Using the data below, repeat all of it precisely.

[Data records]
— START —
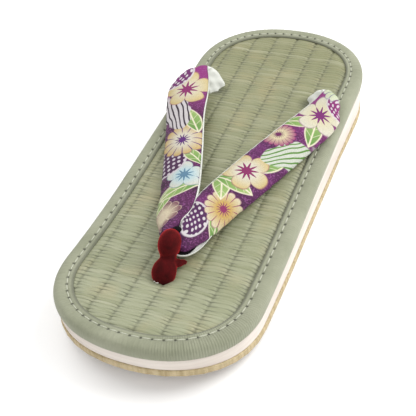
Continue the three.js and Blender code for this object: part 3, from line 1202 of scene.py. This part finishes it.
@dataclass
class RushMat:
    """The footbed: crosswise rush strands held down by lengthwise ties.

    phases are a row's places within a strand, and shares a column's places between two ties.
    """

    inset: float = 5.0
    below_edge: float = 1.5
    crown: float = 0.8
    thick: float = 2.3
    tie_pitch: float = 11.64
    tie_offset: float = 2.05
    tie_depth: float = 0.5
    tie_width: float = 0.85
    tie_under: float = 0.45
    tie_reach: float = 3.2
    strand_pitch: float = 2.0
    strand_spread: Pair = (0.72, 1.28)
    strand_height: float = 0.36
    strand_lift: float = 0.07
    swell_power: float = 0.6
    free_height: float = 0.6
    tie_squeeze: float = 0.35
    slack: float = 0.18
    gap_spread: Pair = (0.25, 0.9)
    gap_power: float = 1.3
    under_shade: float = 0.5
    gap_open: Pair = (0.35, 1.6)
    tone_spread: float = 0.13
    lane_spread: float = 0.09
    sway: float = 0.22
    sway_waves: tuple[Pair, Pair] = ((2.9, 5.3), (4.7, -8.1))
    sway_in: float = 6.0
    sway_ends: Pair = (112.0, 106.0)
    crown_in: Pair = (8.7, 11.7)
    weave_in: Pair = (6.5, 8.5)
    dent: float = 1.1
    dent_power: float = 1.6
    tail_dent: Pair = (7.5, 6.5)
    post_dent: Pair = (6.5, 5.5)
    lanes: int = 16
    past_side: float = 60.0
    seed: int = 5
    phases: tuple[float, ...] = (0.0, 0.1, 0.28, 0.5, 0.72, 0.9)
    shares: tuple[float, ...] = (0.0, 0.04, 0.09, 0.17, 0.3, 0.44, 0.56, 0.7, 0.83, 0.91, 0.96)

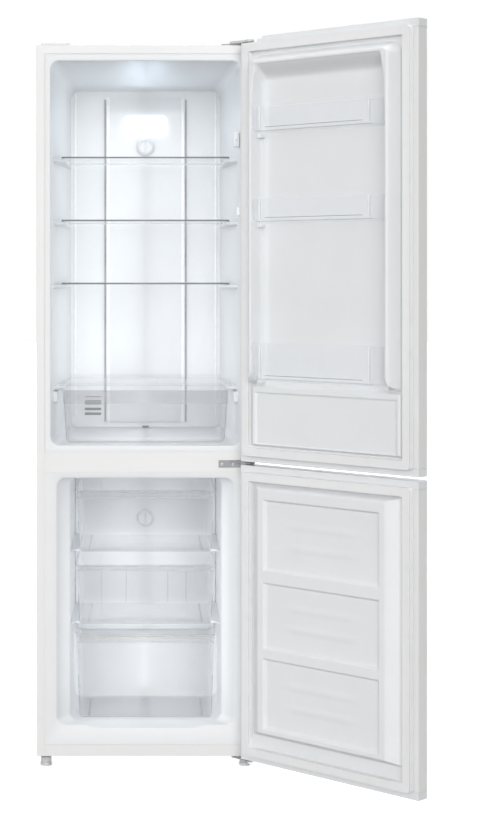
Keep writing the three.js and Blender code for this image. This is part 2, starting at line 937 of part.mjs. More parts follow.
— END —
**Answer to the task:**
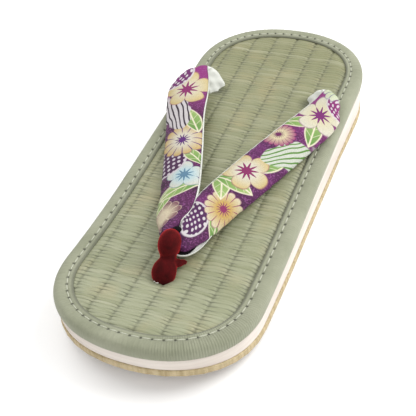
Continue the three.js and Blender code for this object: part 3, from line 1202 of scene.py. This part finishes it.
@dataclass
class RushMat:
    """The footbed: crosswise rush strands held down by lengthwise ties.

    phases are a row's places within a strand, and shares a column's places between two ties.
    """

    inset: float = 5.0
    below_edge: float = 1.5
    crown: float = 0.8
    thick: float = 2.3
    tie_pitch: float = 11.64
    tie_offset: float = 2.05
    tie_depth: float = 0.5
    tie_width: float = 0.85
    tie_under: float = 0.45
    tie_reach: float = 3.2
    strand_pitch: float = 2.0
    strand_spread: Pair = (0.72, 1.28)
    strand_height: float = 0.36
    strand_lift: float = 0.07
    swell_power: float = 0.6
    free_height: float = 0.6
    tie_squeeze: float = 0.35
    slack: float = 0.18
    gap_spread: Pair = (0.25, 0.9)
    gap_power: float = 1.3
    under_shade: float = 0.5
    gap_open: Pair = (0.35, 1.6)
    tone_spread: float = 0.13
    lane_spread: float = 0.09
    sway: float = 0.22
    sway_waves: tuple[Pair, Pair] = ((2.9, 5.3), (4.7, -8.1))
    sway_in: float = 6.0
    sway_ends: Pair = (112.0, 106.0)
    crown_in: Pair = (8.7, 11.7)
    weave_in: Pair = (6.5, 8.5)
    dent: float = 1.1
    dent_power: float = 1.6
    tail_dent: Pair = (7.5, 6.5)
    post_dent: Pair = (6.5, 5.5)
    lanes: int = 16
    past_side: float = 60.0
    seed: int = 5
    phases: tuple[float, ...] = (0.0, 0.1, 0.28, 0.5, 0.72, 0.9)
    shares: tuple[float, ...] = (0.0, 0.04, 0.09, 0.17, 0.3, 0.44, 0.56, 0.7, 0.83, 0.91, 0.96)

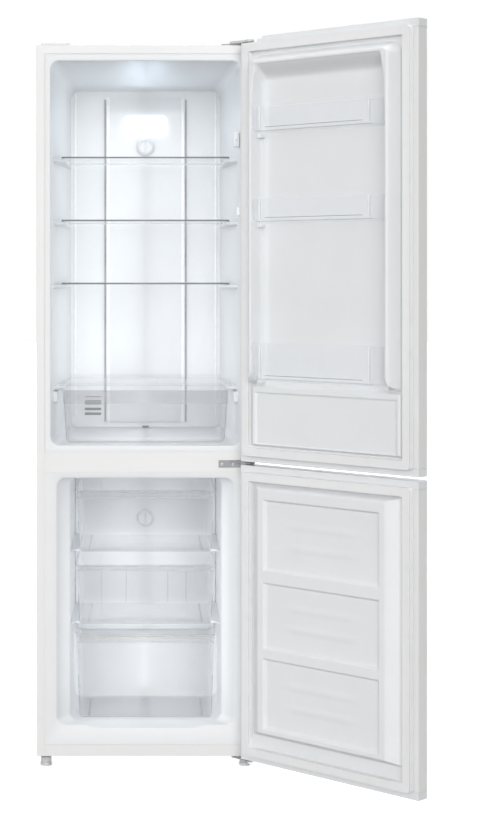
Keep writing the three.js and Blender code for this image. This is part 2, starting at line 937 of part.mjs. More parts follow.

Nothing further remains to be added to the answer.